「家庭内でも高齢の親には近づかない」命を守るため、いますべきこと
新型コロナウイルス感染拡大で、ついに緊急事態宣言が発令。安倍首相は「国民のみなさまの行動変容、つまり行動を変えることが大切」と訴え、「みだりに外出しないように要請すべきだと考える」と強調した。高齢者は、もともと重症化、死亡リスクが高いことを忘れてはいけない。
「年輩のかたは免疫力が下がっていたり、持病を持つ人が多いので新型コロナウイルスにかかりやすく重症化しやすい。高齢者ほど感染のリスクを避けて、生活に最新の注意を払うべきです」
と、千種病院の総合内科医である近藤千種さんは話す。いま高齢者を守るために、私たちは何をすべきなのか。
同居の高齢者とは距離をとる方がベター
高齢の親などと家族が同居する場合は、生活圏を分離することが大切となる。
実際、感染者が多いイタリアでは都市部から自宅に帰ってきた若者が、同居している家族を感染させた事例が多かった。
「いまは会話を通じて無症状の感染者から高齢者にうつることが最も危惧されるので、高齢者には家族でも距離をとる方がベターです。“自分はすでに感染している”という心持ちで過ごすことがとても大切です。
家族で密接して食事することもできる限り避けてください。特に鍋は避けた方がいいです。どうしても距離が近くなり、飛沫感染する恐れがあります」(前出・近藤さん)
帰宅時の手洗いやうがいはもちろん、高齢者と同居する場合は家の中でもマスクを心がける。そして、換気を徹底し、こまめにテーブルやドアノブなどの除菌をすることが大切になる。
離れて暮らす親元への帰省は控える
離れて暮らす親が心配だからと帰省すると逆効果になりかねない。
「佐賀県では東京から帰省した女性の感染が確認されました。現在、祖母や母親、弟の3人が熱や咳などの症状が出ています。 また、山形県では東京から帰省した男性含む15人で会食していた家族や親族の女性5人の感染が確認されました。県はクラスターが発生したとみています。
高齢の親を思う気持ちは大切ですが、だからこそこの時期は親に近づかないことが重要になります」(医療ジャーナリスト)
近づくことが難しいからこそ、コミュニケーションは密にしたい。
「遠方に住む高齢の親の孤独が進むと老化のリスクが増します。
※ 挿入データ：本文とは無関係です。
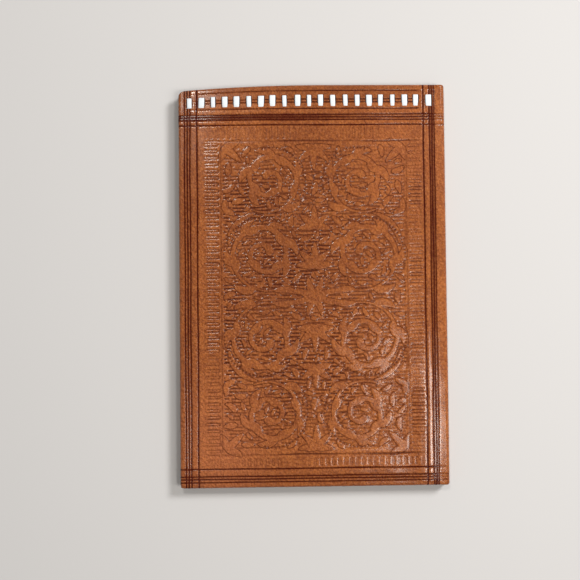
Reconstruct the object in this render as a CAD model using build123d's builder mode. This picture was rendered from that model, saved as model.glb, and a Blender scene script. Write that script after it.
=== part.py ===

電話やスカイプなどを利用してまめにコミュニケーションを取ることが親の健康を守ることにつながりますので、積極的に利用してください」(近藤さん)
地域でも高齢者を見守る
親と子の間だけでなく、地域による見守りも重要だ。
「都市封鎖したアメリカのロサンゼルスでは、ご近所同士が共同チャットをつくって“今日スーパー行くけど何かいる?”などと連絡し合っているそうです。日本でも地域の人々が協力し合い、孤立しがちな高齢者を見守る姿勢が求められます」(医療ジャーナリスト)
ひとりで背負うのではなく、みんなで力を合わせれば、必ず難局を乗り越えられる。